■ **Dataset entries**:
┄┄┄┄┄┄┄┄┄┄┄┄┄┄┄┄┄┄┄┄
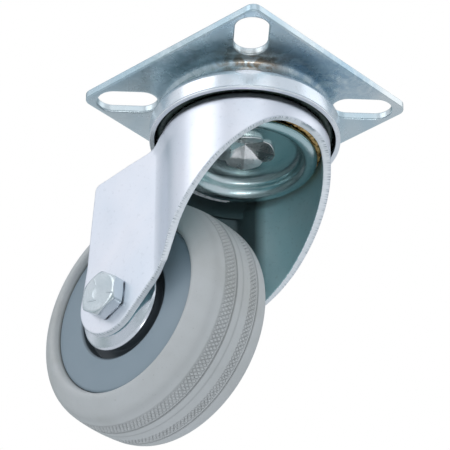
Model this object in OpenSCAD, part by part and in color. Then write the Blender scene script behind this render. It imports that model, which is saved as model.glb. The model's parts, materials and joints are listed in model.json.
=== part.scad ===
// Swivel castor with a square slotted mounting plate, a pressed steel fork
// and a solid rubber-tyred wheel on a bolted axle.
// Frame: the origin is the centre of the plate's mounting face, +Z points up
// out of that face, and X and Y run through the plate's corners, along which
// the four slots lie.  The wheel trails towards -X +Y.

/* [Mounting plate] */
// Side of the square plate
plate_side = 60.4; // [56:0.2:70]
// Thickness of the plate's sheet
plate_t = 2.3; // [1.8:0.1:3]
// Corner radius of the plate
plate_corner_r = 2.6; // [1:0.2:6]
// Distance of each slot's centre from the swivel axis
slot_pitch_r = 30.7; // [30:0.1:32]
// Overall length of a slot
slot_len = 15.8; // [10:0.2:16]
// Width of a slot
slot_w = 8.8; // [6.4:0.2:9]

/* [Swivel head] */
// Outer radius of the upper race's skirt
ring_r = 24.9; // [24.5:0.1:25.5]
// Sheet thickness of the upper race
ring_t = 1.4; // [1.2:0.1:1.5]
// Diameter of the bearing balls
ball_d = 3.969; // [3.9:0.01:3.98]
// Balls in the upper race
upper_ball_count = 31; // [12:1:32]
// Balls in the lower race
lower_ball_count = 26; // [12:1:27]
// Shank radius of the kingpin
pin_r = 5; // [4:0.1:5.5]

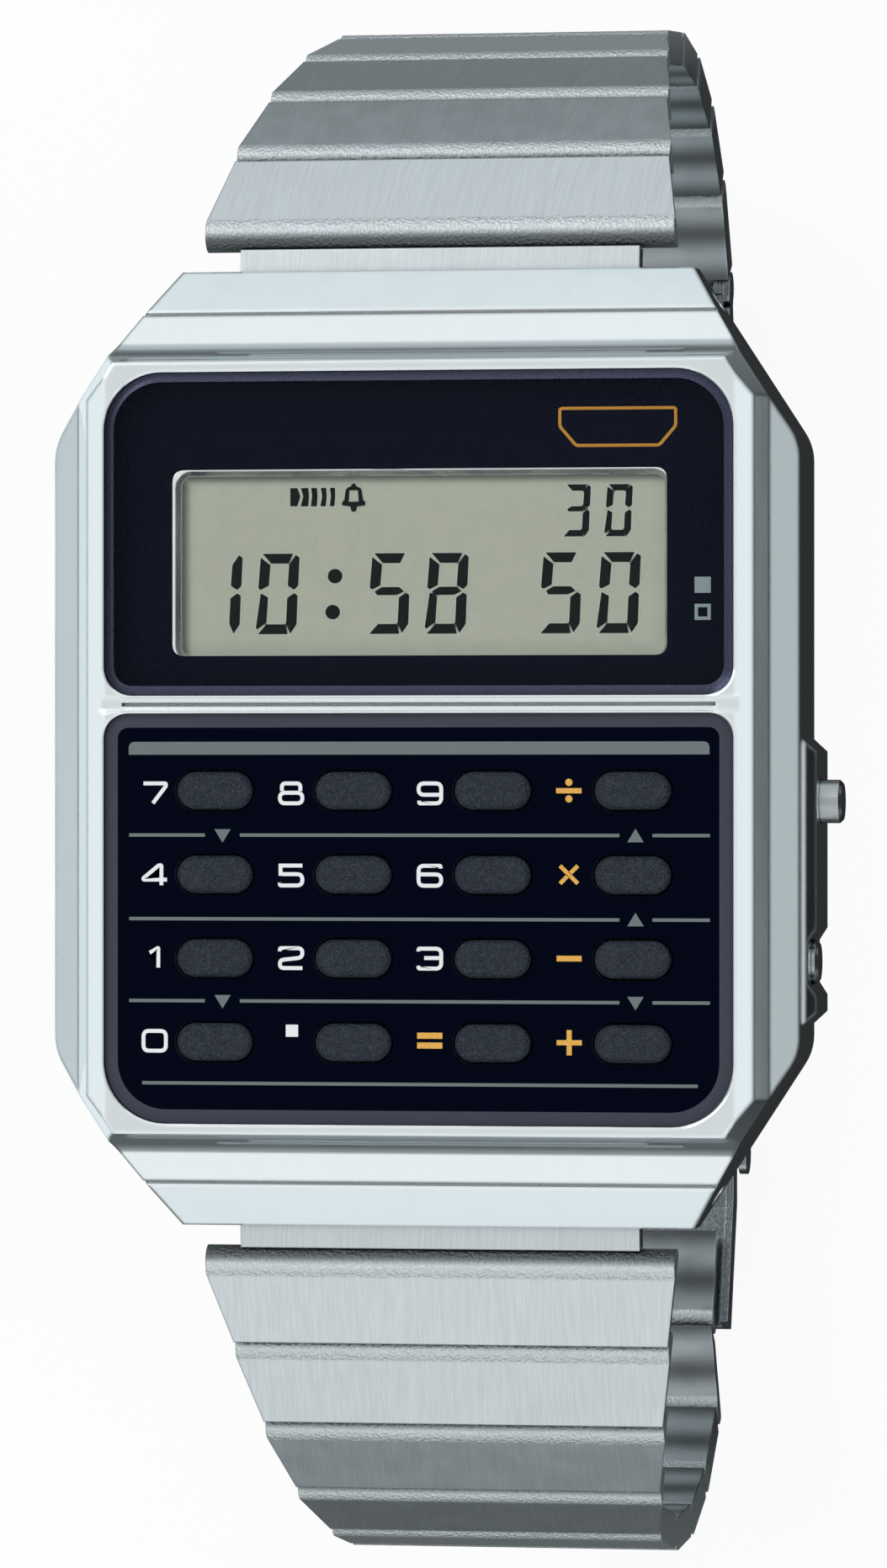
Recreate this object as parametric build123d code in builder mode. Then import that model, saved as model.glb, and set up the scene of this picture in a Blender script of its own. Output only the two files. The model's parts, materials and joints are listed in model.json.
┄┄┄┄┄┄┄┄┄┄┄┄┄┄┄┄┄┄┄┄
■ **Objective**: Verbatim output is expected for the lines from the start of the data to the line in which "towards -X +Y." appears, both included.

■ **Output below**:
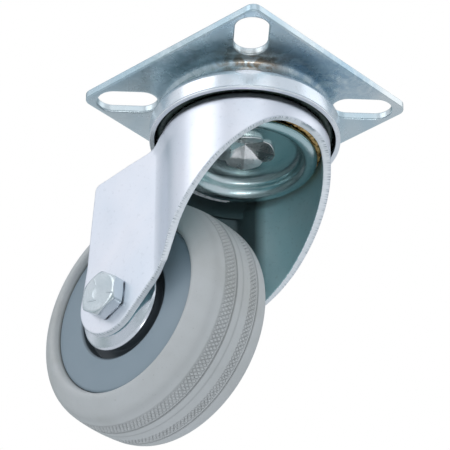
Model this object in OpenSCAD, part by part and in color. Then write the Blender scene script behind this render. It imports that model, which is saved as model.glb. The model's parts, materials and joints are listed in model.json.
=== part.scad ===
// Swivel castor with a square slotted mounting plate, a pressed steel fork
// and a solid rubber-tyred wheel on a bolted axle.
// Frame: the origin is the centre of the plate's mounting face, +Z points up
// out of that face, and X and Y run through the plate's corners, along which
// the four slots lie.  The wheel trails towards -X +Y.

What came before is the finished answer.